Boje’s talents can be viewed at the museum in the forms of the various things he’s hammered into useful items.
“Can you tell what these are made from?” he asked proudly while laying down a set of thick steak knives with spiral-shaped handles. After pausing a few moments for a response, he tosses down an old railroad spike. “That’s what they started out as.”
“I had to get the fire to 3,000 degrees (Fahrenheit) to be able to get the railroad spike hot enough so I could twist the handles like that,” he continued. “It’s white heat. The metal gets so hot at that temperature that it turns white instead of red.”
Boje also makes many knives out of an old horseshoe, making the handle out of one half and the other half is honed down to a sharp blade.
“That’s my favorite thing I make,” he said, referring to the horseshoe cutlery. “I make a lot of different types of knives, but that’s my favorite. I sharpen all the knives I make by hand.”
Boje is also proficient in working with leather, making such things as sheaths for his knives.
Pictured right are knives that Bjoe made out of railroad stakes.
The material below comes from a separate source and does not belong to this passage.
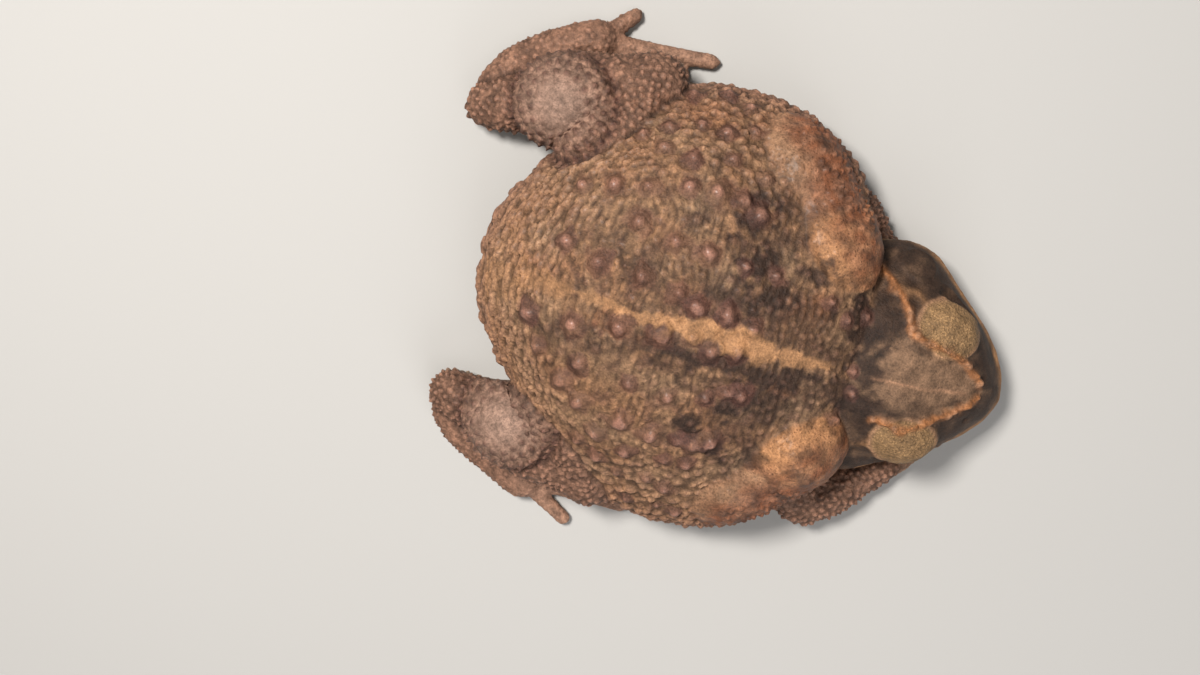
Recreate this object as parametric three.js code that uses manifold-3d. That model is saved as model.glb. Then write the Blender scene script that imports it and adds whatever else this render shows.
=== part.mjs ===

Photo by Scott Thoma
He’s also made knives out of large metal files, napkin holders out of horseshoes, and shepherd’s hooks out of various pieces of metal.
“If someone asks me to make something, I’ll try to make it for them,” he said.
Currently, he is working on a long-handled knife and blade out of a piece of a 4-foot piece of rebar.
“I enjoy what I do and really enjoy seeing the kids come and watch me work,” he said. “I like it when the kids ask questions because then I know what I’m doing is interesting to them.”
And regulars to the museum can always tell from the parking lot if Boje is busy in his blacksmith shop by the sounds of his hammer and the smell of him stoking the fire.
“We couldn’t be happier that he is here,” said Lau. “Ron has a gift. He loves what he does, and people love it as well.”